In fact, it’s the first named newspaper in Batman lore, first appearing in Detective Comics #28 — only the second Batman story ever.

“I hope I won,” he wrote, “else this was a fun day of really really pulpy stories of Batman killing people.”

Alexander Hemsley, courtesy of his own bad self.

Alexander Hemsley, courtesy of his own bad self.

Well, you won, Alexander. The floor is yours:

“My first experience with a comic-book related property was with the ‘Teen Titans’ cartoon. As the oldest of three, I gravitated towards the team leader, Robin. I watched every episode, as Robin went from brash and impulsive, to son of Slade, to overcompensating for his past, finally emotionally arriving at team leader. Sadly for me, when ‘Teen Titans’ and ‘Justice League Unlimited’ ended, so did my weekly experiences with these characters.

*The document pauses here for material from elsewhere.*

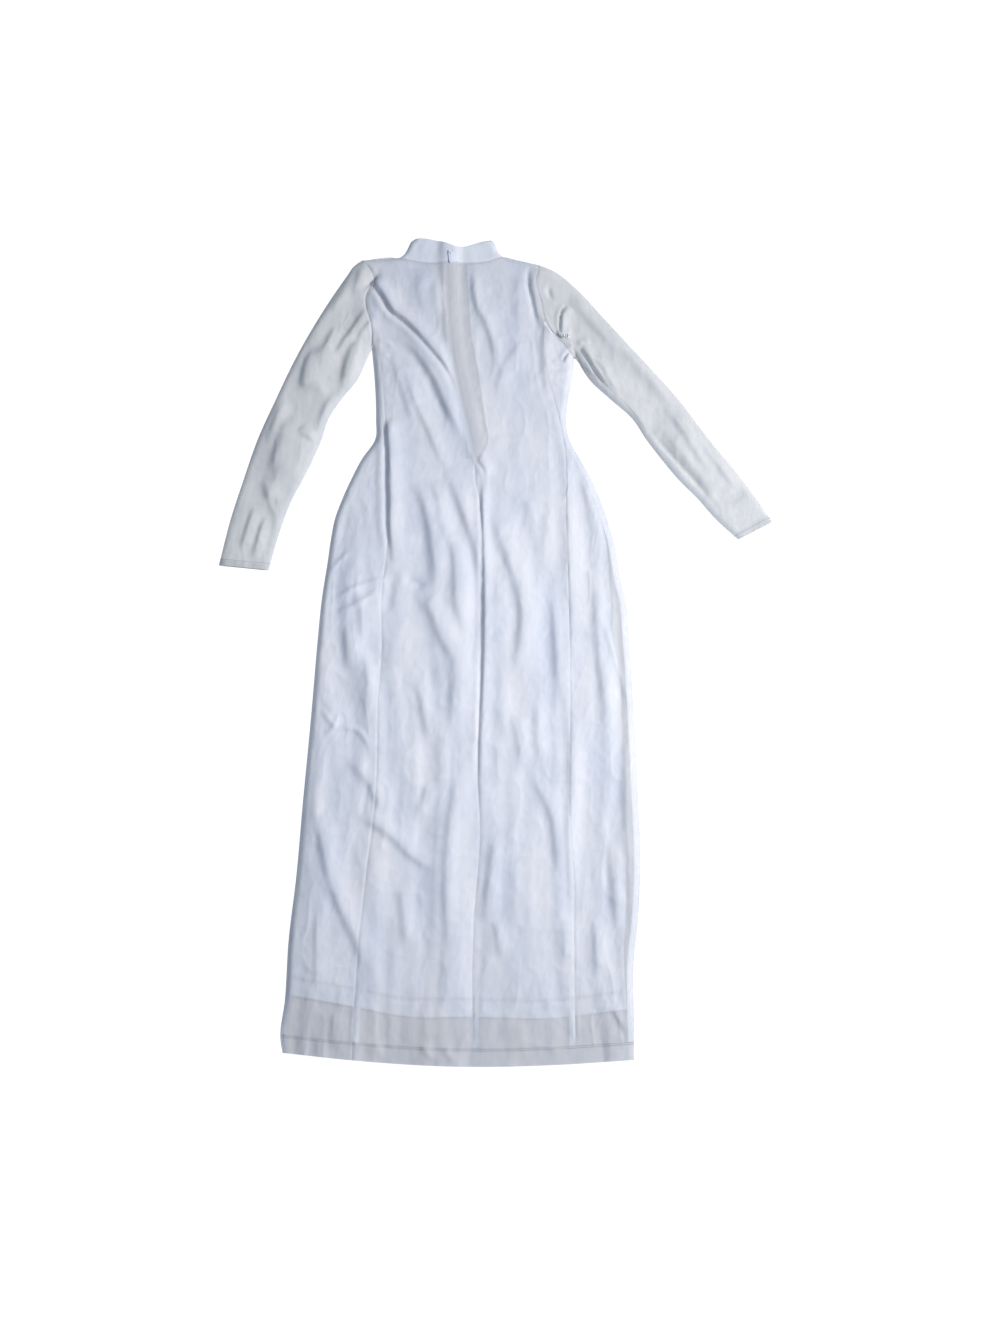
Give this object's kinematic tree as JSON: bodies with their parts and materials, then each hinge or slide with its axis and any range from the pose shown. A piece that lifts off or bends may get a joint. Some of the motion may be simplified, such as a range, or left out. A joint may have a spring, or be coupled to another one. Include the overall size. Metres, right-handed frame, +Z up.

“I was always aware of comic books, but growing up in a small (Illinois) town with no local comic shop, my experiences were (confined) to TV shows and movies. That all changed when I got to college.

“I went to Syracuse University in 2008 and located there was a comic book shop by the name of Play the Game Read the Story. The employees there were very helpful at helping me find great Robin comics. “Robin: Year One” and some Nightwing trades were all in my first purchase. When I went back to pick up some more, they let me know right away of this awesome new series coming out by some guy named Morrison called Batman and Robin.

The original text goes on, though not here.